Not content with a negative note in the file, the officer added, “It is to be noted that the observer has profited from this story by selling it to Fate magazine.”

Such a comment doesn’t actually negate the case. Even if Garrett had this information in 1947, it is unlikely that he would have included it in his report. The idea is does not affect the case, given all that is known about it.

Garrett’s next sighting involved multiple witnesses and pilots including Wilson H. Kayko, John H. Cantrell, Theodore Dewey and one man identified only as Redman. The Project Blue Book files available show that two Air Force (at the time Army Air Forces) pilots and two intelligence officers saw a bright light zigzagging in the night sky over Maxwell Air Force Base on June 28, 1947. The sighting lasted for about five minutes.

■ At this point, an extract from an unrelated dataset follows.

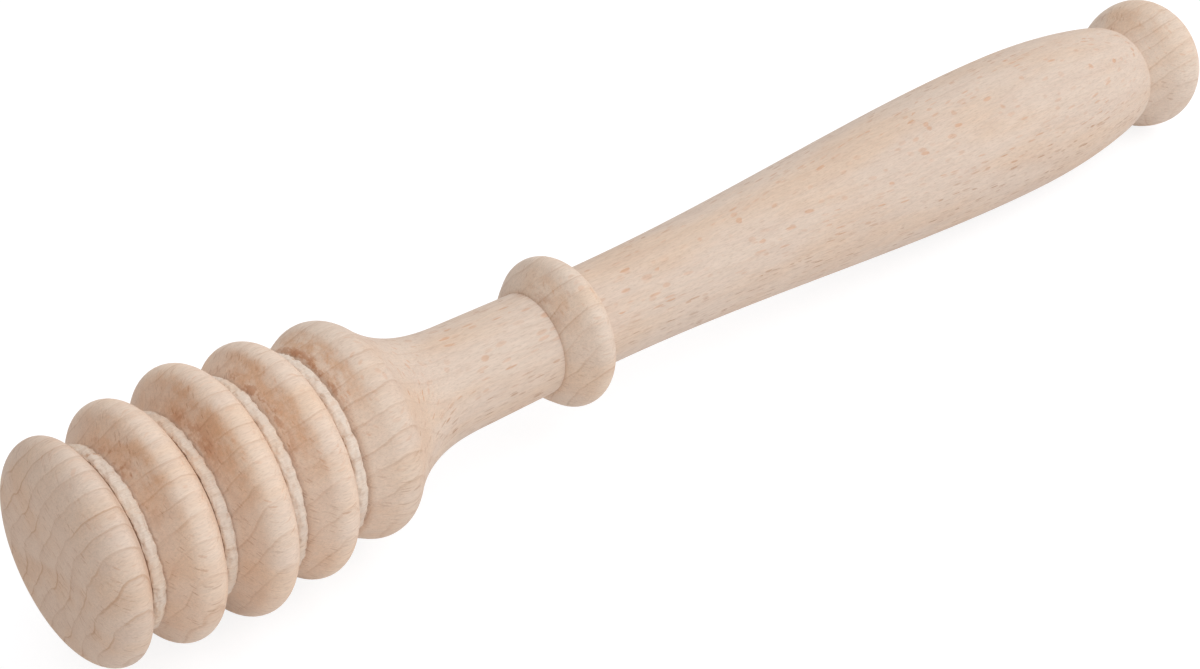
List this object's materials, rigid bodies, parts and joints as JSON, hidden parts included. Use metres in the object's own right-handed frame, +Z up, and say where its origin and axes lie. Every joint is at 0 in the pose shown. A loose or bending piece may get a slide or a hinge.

Ed Ruppelt reported it this way:

That night [June 28, 1947] at nine-twenty, four Air Force officers, two pilots and two intelligence officers from Maxwell AFB in Montgomery, Alabama, saw a bright light traveling across the sky. It was first seen just above the horizon, and as it traversed toward the observers it “zigzagged,” with bursts of high speed. When it was directly overhead it made a sharp 90-degree turn and was lost from view as it traveled south.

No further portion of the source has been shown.